Bramson is the publisher of Artisan books, a division of Workman.
PW: When was Artisan founded and how long have you been publisher?
AB: The fall 2001 list marks the eighth year and my fourth fall.
PW: How does Artisan fit into the Workman "family"?
AB: We are the illustrated book division of Workman, although there are illustrated Workman books not in our division. Ours are larger format books with more four-color and higher price tags. Contentwise, ours are a little more specialized. We tend to work with narrow subjects and go very deep.
PW: What exemplifies an Artisan book?
AB: We like to do a book that only that book's author could have written. Take A New Way to Cook [reviewed above], our lead book for fall. The author, Sally Schneider, worked on the book for almost 10 years. It comes out of her own personal experience: needing to find a new way to eat as well as to cook. We take all the strengths of these rather special books, and we elevate and amplify them through design, paper and printing. For A New Way to Cook, we're using a printing process called stochastic printing that uses a different dot pattern and allows us to use color without its being blurry. We like crafting books here. We don't do more than 10 or 12 books a year, but we put an incredible amount of work into making and marketing them.

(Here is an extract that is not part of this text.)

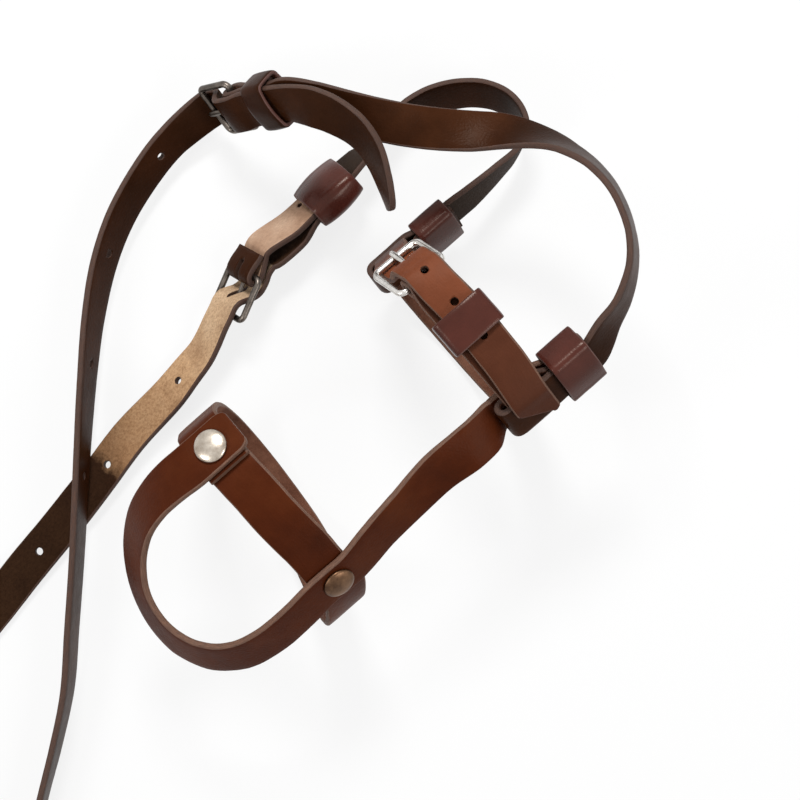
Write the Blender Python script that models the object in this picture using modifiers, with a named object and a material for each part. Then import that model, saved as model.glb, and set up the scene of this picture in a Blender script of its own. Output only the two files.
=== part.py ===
"""Leather crossbody cup holder lying on a table, one object for each separate piece. Metres, +Z up, +X to the mouth."""
import math

import bmesh
import bpy
from mathutils import Matrix, Vector

# Sizes in millimetres, scaled to metres when a mesh is made.
MM = 0.001

# The bottle that the holder is cut for, and the leather.
BOTTLE_R = 40.0
STRAP_T = 2.6
GAP = 0.3
KEEPER_T = 1.8
SIDE_CLEARANCE = 0.6

# Strap widths.
SHOULDER_W = 16.5
UPPER_W = 16.0
LOWER_W = 18.5
SLING_W = 18.0

# Buckles: one round wire bent to a frame, heel bar to outer bar on the wire's centre line.
WIRE_R = 1.35
FRAME_LENGTH = 18.3
FRAME_SIDE_CLEARANCE = 1.4
FRAME_CORNER_R = 2.5
TONGUE_R = 0.9
TONGUE_CLEARANCE = 0.15
SLOT_CLEARANCE = 0.45

# Rivets: domed cap, washer and pin.
CAP_R = 6.4
CAP_H = 2.7
WASHER_R = 5.2
WASHER_T = 1.2
PIN_R = 1.6
PIN_CLEARANCE = 0.2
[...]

PW: Who do you consider the target audience for Artisan books?
AB: There's a mix. I'm thinking of a book like In the Company of Stone: The Art of the Stone Wall. It's by a philosopher/poet and laborer named Dan Snow, and it's a book for both home owners and laborers and artists. It's for people who have chosen to live in the country and take pleasure from doing things with their hands. Then there is this fall's Restoring a Home in Italy. There are a number of people who buy homes in Italy, and if you're actually doing it, there's some vital information on zoning and roofs and waterways and construction of stairs, but if you're not doing it, but wish you were, the book is a pleasure.
PW: Do you consider Artisan's beautiful books coffee-table books?
AB: There needs to be a reinvention of the notion of the coffee-table book. These books all start with content. Does the addition of art turn an authoritative book into a coffee-table book? There used to be a prejudice in this country that if a book had color, that meant it didn't have intellect. It's how we all responded to the first color photos in the New York Times. But this is a visual time, and visuals can be as powerful in their own way as words are. I don't think of us as a coffee-table book imprint, except for the fact that many of these books are indeed very heavy.
PW: So you believe that people are cooking from Artisan cookbooks and getting them dirty?
AB: There are 160,000 copies of The French Laundry Cookbook in print, so some people must be cooking out of it.
PW: Where do you see Artisan in the future?
AB: I don't think we're ever going to do more than 15 books a year. I'd be very happy publishing six to eight cookbooks a year and then six to eight other nonfiction illustrated books. There are only seven of us here, including promotion and production and design, and we don't want to compromise. We want to get it right.